The attacking output is equally loud in process if not always in conversion. Spain have attempted 78 shots with 26 on target, hit the woodwork four times, and earned 32 corners. Their 2,777 passes at 90.9 percent accuracy underline a side that treats circulation as defense and offense at once.

That control showed up in direct competition settings as well. In a recent shared-stage meeting profile, Spain posted 54 percent possession, eight shots and three on target against a Portugal line that managed five attempts and two on target while holding 46 percent of the ball. The scoreline stayed level, but the chance flow tilted toward Spain.

Spain sit second in the FIFA rankings on 1,876.40 points, one place down from the previous list but still ahead of Portugal on paper. The gap is real, yet knockout football rarely respects ranking tables once the whistle blows.

The one squad note that could reshape Spain’s left-side plan is availability. Midfielder/winger Nico Williams is listed as missing with a hamstring injury. For a team that relies on wide acceleration and interior combinations, losing a direct runner forces a rethink in how Spain stretch back lines and pin fullbacks.

Key Matchups That Decide the Tie

Wide channels: Mendes vs Spain’s reshaped left

Without Williams, Spain may lean more on structured combinations than pure one-v-one pace on the left. That could open space for Mendes to push higher, but it also means Portugal must track Spain’s interior rotations rather than a single obvious outlet. Mendes’s four big chances created suggest he can punish half-spaces if Spain commit too many bodies centrally.
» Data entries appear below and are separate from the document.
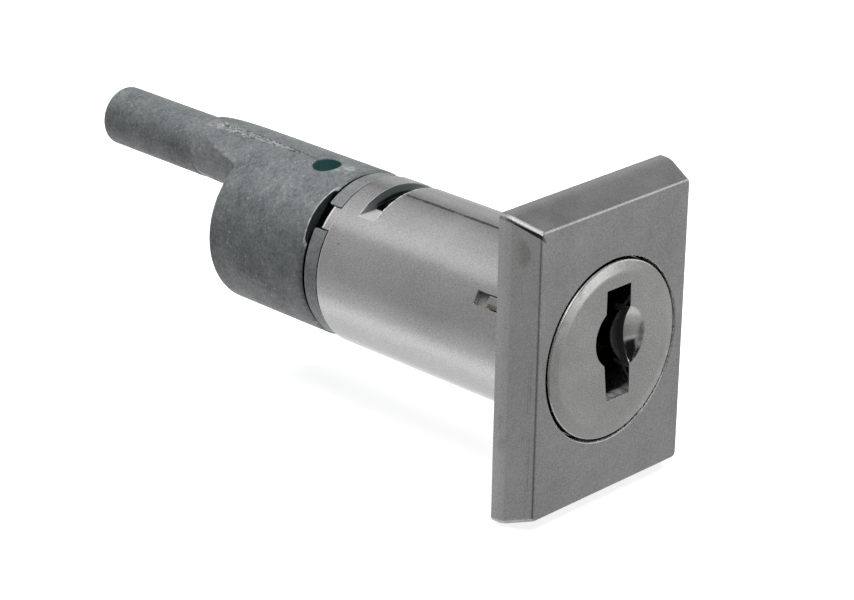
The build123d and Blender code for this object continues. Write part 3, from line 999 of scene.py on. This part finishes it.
casting = {
    "pale": (0.315, 0.335, 0.340),
    "middle": (0.212, 0.232, 0.236),
    "deep": (0.130, 0.148, 0.152),
    "hole": (0.10, 0.27, 0.27),
    "pit": (0.02, 0.03, 0.03),
    "fleck": (0.72, 0.74, 0.74),
    "shade": (0.012, 0.016, 0.017),
    "metallic": 0.30,
    "cloudSize": 3.2,
    "mottleSize": 0.55,
    "spotSize": 0.24,
    "shares": (0.30, 0.30, 0.40),  # of clouds, mottles and spots
    "toMiddle": (0.41, 0.5),  # mottling where deep turns to middle
    "toPale": (0.5, 0.60),
    "grainSpacing": 0.65,
    "grainRadius": (0.11, 0.19),  # as a share of the spacing
    "grainPatches": (0.50, 0.60),
    "grainStrength": 0.6,
    "pinholeSpacing": 1.3,
    "pinholeRadius": (0.04, 0.10),
    "pinholeStrength": 0.75,
    "bumpStrength": 0.5,
}


def castZinc(name, rough, bumpDepth, lift):
    # raw die-cast zinc: cloudy grey-green mottling over a fine pitted skin
    zinc = newFinish(name)
    broad = zinc.noise(casting["cloudSize"], 5.0, 0.65)
    fine = zinc.noise(casting["mottleSize"], 4.0, 0.7)
    spots = zinc.noise(casting["spotSize"], 3.0, 0.7)
    broadShare, fineShare, spotShare = casting["shares"]
    mottle = broad * broadShare + fine * fineShare + spots * spotShare + lift
    low = zinc.mixed(zinc.between(mottle, *casting["toMiddle"]), casting["deep"], casting["middle"])
    cloudy = zinc.mixed(zinc.between(mottle, *casting["toPale"]), low, casting["pale"])
    # tiny bright grains and dark pinholes in the skin
    grains = zinc.until(zinc.cells(casting["grainSpacing"]), *casting["grainRadius"])
    grains = grains * zinc.between(zinc.noise(1.6, shift=(5, 1, 3)), *casting["grainPatches"])
    grainy = zinc.mixed(grains * casting["grainStrength"], cloudy, casting["fleck"])
    pinholes = zinc.until(zinc.cells(casting["pinholeSpacing"], (2, 6, 4)), *casting["pinholeRadius"])
    colour = zinc.mixed(pinholes * casting["pinholeStrength"], grainy, casting["pit"])
    normal = zinc.bump(fine * 0.5 + spots * 0.6, casting["bumpStrength"], bumpDepth * mm)
    roughness = zinc.between(mottle, 0.38, 0.62, rough + 0.06, rough - 0.06)
    return zinc, colour, roughness, normal


castLine = {
    "start": (38.3, -0.57),  # y, x of the thin dark line on top of the driver
    "drift": 0.055,  # how far it moves in x with each mm of y
    "bandDrift": 0.088,  # the same for the far edge of the pale band
    "bandEdge": (-0.42, -0.22),  # x of that far edge at the start
    "bandSpan": ((39.5, 43.0), (54.4, 55.9)),  # y where the band fades in and out
    "top": (8.0, 8.3),  # z
    "flakeSize": 0.55,
    "flakeEdge": (0.42, 0.60),
    "lineHalf": (0.04, 0.11),
    "lineSpan": (38.5, 49.5, 1.0),  # y
    "patchY": (33.0, 34.5, 0.4),  # a pale patch in front of the hole
    "patchX": (-1.3, 0.3, 0.4),
    "strength": 0.45,
    "lineStrength": 0.8,
}


def partingLine(zinc, colour):
    # on top of the driver: a thin dark line, and beside it a pale flaky band that widens towards the pin
    x, y, z = zinc.axes()
    line = castLine
    startY, startX = line["start"]
    along = y - startY
    centre = along * line["drift"] + startX
    upper = zinc.between(z, *line["top"])
    fadeIn, fadeOut = line["bandSpan"]
    band = zinc.between(y, *fadeIn) * zinc.until(y, *fadeOut)
    farEdge = zinc.between(x + along * line["bandDrift"], *line["bandEdge"])
    band = band * zinc.between(x, centre, centre - 0.1) * farEdge
    flakes = zinc.between(zinc.noise(line["flakeSize"], 4.0, 0.7, (1, 0.5, 1)), *line["flakeEdge"])
    patch = zinc.window(y, *line["patchY"]) * zinc.window(x, *line["patchX"])
    pale = zinc.mixed(band.most(patch) * upper * flakes * line["strength"], colour, casting["fleck"])
    dark = zinc.until(x.off(centre), *line["lineHalf"]) * zinc.window(y, *line["lineSpan"]) * upper
    return zinc.mixed(dark * line["lineStrength"], pale, casting["pit"])


driverMarks = {
    "holePlace": 36.4,  # y
    "holeTurn": 5.3,  # how far the hole leans to the left, in degrees
    "holeRadius": (1.62, 1.68),
    "holeTop": (9.15, 9.35),
    "frontFace": (31.57, 31.60),  # y
    "rimSlope": (0.480, -0.463),  # how the slope on the front rim leans in x and z
    "rimSlopeEnd": (25.87, 25.90),
    "shadeStrength": 0.97,
    # where the painted highlight runs along the rim's edge, and its strength
    "highlightEdge": (25.93, 26.03, 0.04),
    "highlightStrength": 0.8,
    "flashY": (52.9, 55.4, 0.3),  # the pale line that the mould leaves low on the left side
    "flashZ": (3.55, 3.95, 0.12),
    "flashX": (-2.2, -2.4),
    "flashStrength": 0.35,
    "arc": (-2.3, 57.4),  # x, y of the middle of the scribed arc
    "arcRadius": 1.62,
    "arcHalf": (0.03, 0.10),
    "arcStart": (57.2, 57.6),  # y
    "arcHeight": (8.6, 8.8),  # z
    "arcStrength": 0.35,
}


def finishDriver():
    zinc, colour, roughness, normal = castZinc("rawZinc", 0.46, 0.05, 0.0)
    x, y, z = zinc.axes()
    marks = driverMarks
    turn = radians(marks["holeTurn"])
    acrossHole = x * cos(turn) + z * sin(turn)
    upHole = z * cos(turn) - x * sin(turn)
    fromHole = (acrossHole ** 2.0 + (y - marks["holePlace"]) ** 2.0) ** 0.5
    hole = zinc.until(fromHole, *marks["holeRadius"]) * zinc.until(upHole, *marks["holeTop"])
    holed = zinc.mixed(hole * 0.9, colour, casting["hole"])
    # the front face and the slope on its rim get painted shade, next to a painted highlight along the edge
    leanX, leanZ = marks["rimSlope"]
    fromSlope = y + x * leanX + z * leanZ
    shaded = zinc.until(y, *marks["frontFace"]).most(zinc.until(fromSlope, *marks["rimSlopeEnd"]))
    edge = zinc.window(fromSlope, *marks["highlightEdge"]) * zinc.between(zinc.noise(0.6), 0.40, 0.58, 0.3, 1.0)
    edgeHighlight = zinc.mixed(edge * marks["highlightStrength"], holed, casting["fleck"])
    lined = partingLine(zinc, edgeHighlight)
    flash = zinc.window(y, *marks["flashY"]) * zinc.window(z, *marks["flashZ"])
    flash = flash * zinc.between(x, *marks["flashX"])
    flashed = zinc.mixed(flash * marks["flashStrength"], lined, casting["fleck"])
    # a faint scribed arc near the pin's end
    arcX, arcY = marks["arc"]
    around = ((x - arcX) ** 2.0 + (y - arcY) ** 2.0) ** 0.5
    arc = zinc.until(around.off(marks["arcRadius"]), *marks["arcHalf"]) * zinc.between(y, *marks["arcStart"])
    arc = arc * zinc.between(z, *marks["arcHeight"]) * marks["arcStrength"]
    scribed = zinc.mixed(arc, flashed, casting["pit"])
    shadedColour = zinc.mixed(shaded * marks["shadeStrength"], scribed, casting["shade"])
    metallic = shaded * (1.0 - casting["metallic"]) + casting["metallic"]
    wear(["driver"], zinc.show(shadedColour, roughness, metallic, normal))


seamMarks = {
    "pitSize": 0.42,
    "pitEdge": (0.49, 0.40),
    "pitStrength": 0.85,
    "fleckSize": 0.30,
    "fleckEdge": (0.60, 0.68),
    "fleckStrength": 0.8,
}


def finishSeam():
    zinc, colour, roughness, normal = castZinc("seamZinc", 0.36, 0.03, 0.03)
    marks = seamMarks
    lined = partingLine(zinc, colour)
    pits = zinc.between(zinc.noise(marks["pitSize"], 3.0, 0.65, (1, 0.6, 1)), *marks["pitEdge"])
    pitted = zinc.mixed(pits * marks["pitStrength"], lined, casting["pit"])
    flecks = zinc.between(zinc.noise(marks["fleckSize"], 2.0, 0.6, (1, 0.7, 1), (4, 2, 9)), *marks["fleckEdge"])
    flecked = zinc.mixed(flecks * marks["fleckStrength"], pitted, casting["fleck"])
    material = zinc.show(flecked, roughness, casting["metallic"], normal)
    seamPiece.data.materials.clear()
    seamPiece.data.materials.append(material)


ringMarks = {
    "outside": (29.38, 31.12, 0.05),  # y between the ring's two end faces, which stay in shade
}


def finishRing():
    zinc, colour, roughness, normal = castZinc("ringMetal", 0.36, 0.02, 0.05)
    y = zinc.axes()[1]
    outside = zinc.window(y, *ringMarks["outside"])
    shaded = zinc.mixed(outside, casting["shade"], colour)
    metallic = casting["metallic"] + (1.0 - outside) * (1.0 - casting["metallic"])
    wear(["stop_ring"], zinc.show(shaded, roughness, metallic, normal))


# The metals inside, by tone, roughness, grain size and the stretch of the grain
insideMetals = {
    "waferBrass": ((0.66, 0.50, 0.25), 0.32, 0.5, (1, 1, 0.2)),
    # painted shade: near-black brass for the retaining wafer, which lies in the slot's shadow
    "shadowedBrass": ((0.030, 0.028, 0.024), 0.45, 0.5, (1, 1, 0.2)),
    "springSteel": ((0.55, 0.55, 0.56), 0.25, 0.3, (1, 1, 1)),
    "spindleSteel": ((0.50, 0.50, 0.51), 0.35, 0.4, (0.1, 1, 0.1)),
    "pinSteel": ((0.06, 0.16, 0.16), 0.40, 0.4, (1, 1, 1)),
    "shadow": 0.8,  # share of the tone in the darker grains
}


def plainMetal(name):
    metal = newFinish(name)
    tone, rough, grainSize, stretch = insideMetals[name]
    grain = metal.noise(grainSize, 3.0, 0.6, stretch)
    darker = tuple(insideMetals["shadow"] * each for each in tone)
    colour = metal.mixed(metal.between(grain, 0.35, 0.65), darker, tone)
    roughness = metal.between(grain, 0.3, 0.7, rough - 0.05, rough + 0.08)
    return metal.show(colour, roughness, 1.0, metal.bump(grain, 0.3, 0.01 * mm))


def finishInside():
    numbers = [str(i) for i in range(1, 8)]
    wear(["wafer_" + number for number in numbers], plainMetal("waferBrass"))
    # the retaining wafer is painted near black as shade
    wear(["retaining_wafer"], plainMetal("shadowedBrass"))
    wear(["wafer_spring_" + number for number in numbers] + ["retaining_spring"], plainMetal("springSteel"))
    wear(["drive_spindle"], plainMetal("spindleSteel"))
    wear(["driver_pin"], plainMetal("pinSteel"))


finishPlate()
finishHousing()
finishCore()
finishDriver()
finishSeam()
finishRing()
finishInside()
print("finishes set")
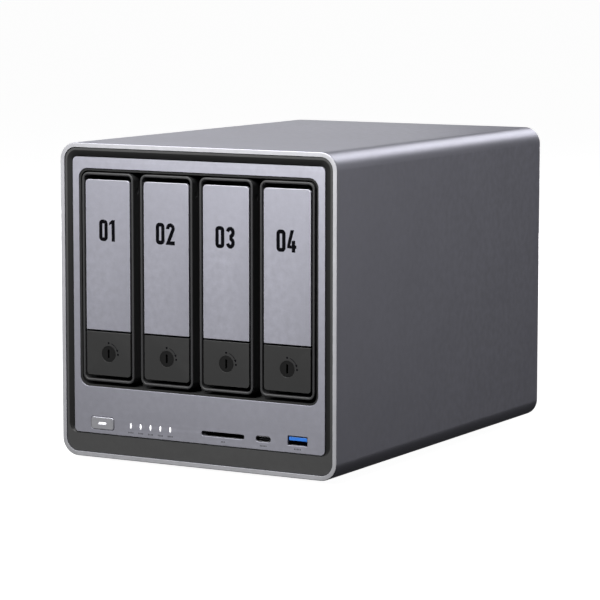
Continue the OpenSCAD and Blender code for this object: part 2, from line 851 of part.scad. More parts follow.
outer_shell();
front_bezel();
front_panel();
bay_surround();
drive_cage();
bay_guides();
backplane_board();
sata_connectors();
mainboard();
board_standoffs();
cpu_heatsink();
memory_module();
m2_connectors();
power_supply();
rear_panel();
rear_screws();
fan_frame();
fan_screws();
power_inlet();
hdmi_port();
lan_ports();
rear_usb_ports();
reset_switch();
front_io_board();
sd_card_socket();
usb_c_port();
usb_a_shell();
usb_a_tongue();
status_lights();
bottom_hatch();
hatch_screws();
feet();
power_button();
power_button_light();
reset_button();
fan_rotor();
filter_frame();
filter_mesh();
filter_magnets();
for (n = [1:BAYS]) {
    tray_frame(n);
    tray_handle(n);
    tray_handle_face(n);
    tray_latch(n);
    tray_lock(n);
}
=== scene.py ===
"""Looks of a desktop network storage enclosure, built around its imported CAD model.

Lengths are millimetres in the model's own frame: +X right, -Y front, +Z up.
"""
import math
from dataclasses import dataclass

import bmesh
import bpy
from mathutils import Matrix, Vector


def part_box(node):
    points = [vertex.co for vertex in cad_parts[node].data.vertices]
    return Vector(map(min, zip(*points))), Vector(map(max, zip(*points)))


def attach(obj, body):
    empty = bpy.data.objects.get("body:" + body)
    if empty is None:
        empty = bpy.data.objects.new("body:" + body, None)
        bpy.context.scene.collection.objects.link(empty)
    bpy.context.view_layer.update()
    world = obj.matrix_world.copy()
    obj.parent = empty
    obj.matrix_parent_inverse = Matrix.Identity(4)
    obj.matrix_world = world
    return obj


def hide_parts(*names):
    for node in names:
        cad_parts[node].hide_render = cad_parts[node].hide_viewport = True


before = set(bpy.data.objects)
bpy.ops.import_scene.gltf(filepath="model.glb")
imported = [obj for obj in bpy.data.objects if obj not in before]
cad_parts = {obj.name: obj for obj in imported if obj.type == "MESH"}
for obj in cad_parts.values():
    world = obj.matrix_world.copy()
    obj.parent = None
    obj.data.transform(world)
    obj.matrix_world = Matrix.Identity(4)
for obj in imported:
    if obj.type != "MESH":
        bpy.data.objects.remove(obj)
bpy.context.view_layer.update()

MM = 0.001
CORNER_STEPS = 12
ROUND_STEPS = 48
OVAL_STEPS = 24
EDGE_STEPS = 3
SHARP_ANGLE = math.radians(40)
LEAST_RADIUS = 0.05
PRINT_STANDS = 0.04
PRINT_SUNK = 0.2
PRINT_BEVEL = 0.01
BAYS = 4


# ---- Places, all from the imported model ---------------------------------

@dataclass
class Outline:
    """A rounded rectangle in X and Z."""

    left: float
    right: float
    bottom: float
    top: float
    radius: float
    low_radius: float | None = None

    def grown(self, by):
        low_radius = self.low_radius
        if low_radius is not None:
            low_radius = max(low_radius + by, LEAST_RADIUS)
        return Outline(self.left - by, self.right + by, self.bottom - by, self.top + by,
                       max(self.radius + by, LEAST_RADIUS), low_radius)

    def points(self):
        """(x, z) of the outline, counted round from its lower right corner."""
        high = self.radius
        low = high if self.low_radius is None else self.low_radius
        corners = [
            (self.right - low, self.bottom + low, low),
            (self.right - high, self.top - high, high),
            (self.left + high, self.top - high, high),
            (self.left + low, self.bottom + low, low),
        ]
        found = []
        for quarter, (x, z, r) in enumerate(corners):
            found += arc(x, z, r, r, 90 * quarter - 90, 90 * quarter, CORNER_STEPS)
        return found

    def loop(self, y):
        return [Vector((x, y, z)) for x, z in self.points()]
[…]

Central defense vs Ronaldo’s penalty-box economy

Ronaldo’s shot map is efficient rather than volumetric in the classic sense: 15 attempts, seven on target, three goals. Spain’s back line has not been tested often, which makes this the first real stress test of their compactness. Dias and Veiga, meanwhile, must keep Spain’s cutbacks and second balls from turning a clean-sheet streak into a sudden crisis.

Set pieces and rest-defense

Portugal’s 19 corners and Spain’s 32 underline how much dead-ball and territorial detail could decide a tight game. Portugal’s aerial win rate near 60 percent gives them a plausible edge on crosses and long restarts. Spain’s low shots-conceded total suggests they rarely leave themselves exposed after turnover, so Portugal may need quality, not quantity, from set situations.

What the Numbers Imply for Knockout Survival

If you strip away the stage and the branding of a Round of 16, the underlying data describes a final disguised as an earlier round. Spain bring the cleaner defensive record, the higher possession baseline and the slightly stronger average rating. Portugal bring duel dominance, set-piece threat, and a proven ability to create big chances even when finishing wobbles.

Neither team has shown a reliable pattern of blowing opponents open in the first 15 minutes. That pushes the likely pivot toward game state: the side that scores first may force the other out of its preferred rhythm. Spain will want to protect their clean-sheet identity; Portugal will want to avoid another nine-missed-big-chance night.

The safest analytical conclusion is not a bold prediction. It is a probability statement. This is a coin-flip dressed in elite talent, with Spain’s defensive perfection and Williams absence on one side, and Portugal’s chance creation, aerial strength and Ronaldo’s scoring touch on the other. In a knockout setting in Arlington, the team that wins the fine margins on finishing and rest-defense likely advances—not the team that merely looks prettier in possession charts.